HTML parsing: Parsing the page DOM structure
Content identification: Using algorithms to identify the main content area, filtering out navigation, ads, sidebars, and other irrelevant content
Format conversion: Converting HTML to clean plain text or Markdown format
Length control: Truncating overly long content while preserving the most relevant parts

tools:
  web:
    extraction:
      method: readability
      maxContentLength: 5000
      includeImages: false
      includeLinks: true
      outputFormat: markdown

Caching Strategy

To reduce duplicate requests and improve response speed, the web tool includes multi-layer caching:

tools:
  web:
    cache:
      searchResults:
        enabled: true
        ttl: 3600
        maxEntries: 1000
      pageContent:
        enabled: true
        ttl: 7200
        maxSize: 100MB

Search result cache TTL is typically set shorter (1 hour) since search results may change frequently. Page content cache can have a longer TTL since page content changes more slowly.

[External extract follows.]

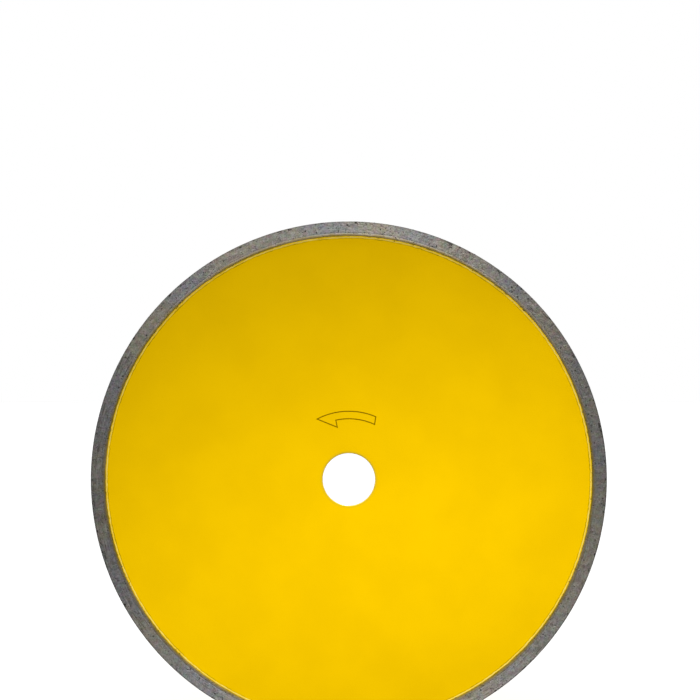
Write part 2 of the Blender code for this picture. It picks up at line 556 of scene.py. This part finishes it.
def diamond_finish():
    """Synthetic diamond grit: greenish yellow to grey, each crystal its own shade."""
    grit = Finish("diamond", IOR=2.4, Roughness=0.5, Specular_IOR_Level=0.22)
    island = grit.node("ShaderNodeNewGeometry", output="Random Per Island")
    tone = grit.blend(island.ramp(0.2, 0.8), DIAMOND_GREEN, DIAMOND_GREY)
    clouded = grit.grain(0.12 * MM, detail=1.0)
    tone = grit.blend(clouded.ramp(0.5, 0.3) * 0.4, tone, DIAMOND_CLOUD)
    return grit.finished(Base_Color=tone)


def ink_finish():
    """Thin printed ink, olive brown, uneven in density."""
    ink = Finish("arrow_ink", Specular_IOR_Level=0.15, Specular_Tint=(1.0, 0.8, 0.0, 1.0))
    density = ink.grain(1.1 * MM, detail=3.0)
    speck = ink.grain(0.25 * MM, detail=1.0)
    tone = ink.blend(density.ramp(0.3, 0.7), INK_THIN, INK_THICK)
    tone = ink.blend(speck.ramp(0.55, 0.7) * 0.4, tone, INK_GAP)
    normal = ink.relief(speck, 0.01 * MM)
    return ink.finished(Base_Color=tone, Roughness=0.42 + density * 0.2, Normal=normal)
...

Search Quality Optimization

Query Rewriting

Before calling the search, the AI agent automatically rewrites the user's natural language question, extracting keywords and combining them into a more effective search query.

tools:
  web:
    queryRewriting:
      enabled: true
      addDateFilter: auto
      expandAcronyms: true

When addDateFilter is set to auto, the AI agent automatically adds date filters based on the timeliness requirements of the question. For example, "latest tech news" will automatically restrict the search scope to recent content.

Multi-Round Search

For complex questions, a single search is often not enough. OpenClaw supports the AI agent performing multi-round searches — first conducting a broad search to understand the general direction, then refining queries for deeper searches based on initial results.

tools:
  web:
    multiRound:
      enabled: true
      maxRounds: 3
      maxTotalResults: 30

Source Diversity

To avoid single-source information bias, you can configure source diversity requirements:

tools:
  web:
    diversity:
      minDomains: 3
      maxResultsPerDomain: 3

Collaboration with the Browser Tool

The web tool and browser tool are complementary:

Web tool: Suitable for quick searches and lightweight content extraction, no JavaScript rendering needed
Browser tool: Suitable for pages that require interaction or JavaScript rendering

The AI agent automatically selects the appropriate tool based on page characteristics. When the web tool's extracted content is incomplete (e.g., single-page applications), the agent switches to the browser tool for complete rendering and extraction.

Channel Adaptation

Search results are displayed differently across channels:

Discord: Uses embed messages to display search result cards with title, snippet, and link
Telegram: Uses HTML formatting with directly previewable links
Slack: Uses Block Kit for structured search results
WhatsApp: Plain text format with clickable links

Security and Compliance

Domain Filtering

tools:
  web:
    security:
      blockedDomains:
        - "*.malware.com"
        - "phishing-site.example"
      allowedDomains: []  # Empty means all unblocked domains are allowed

Content Filtering

Search results and extracted content undergo content safety checks to filter inappropriate content.

Rate Limiting

tools:
  web:
    rateLimit:
      searchesPerMinute: 30
      pagesPerMinute: 60
      perUser:
        searchesPerMinute: 5

Monitoring and Analytics

OpenClaw records search tool usage statistics, including search count, average response time, cache hit rate, and common query terms. This data helps you understand search tool usage patterns and continuously optimize your configuration.

Summary

The web search skill is the AI agent's window to the internet. By properly configuring search engines, optimizing query strategies, and setting up caching and security rules, you can enable the AI agent to efficiently and securely access real-time information, providing users with accurate and timely answers.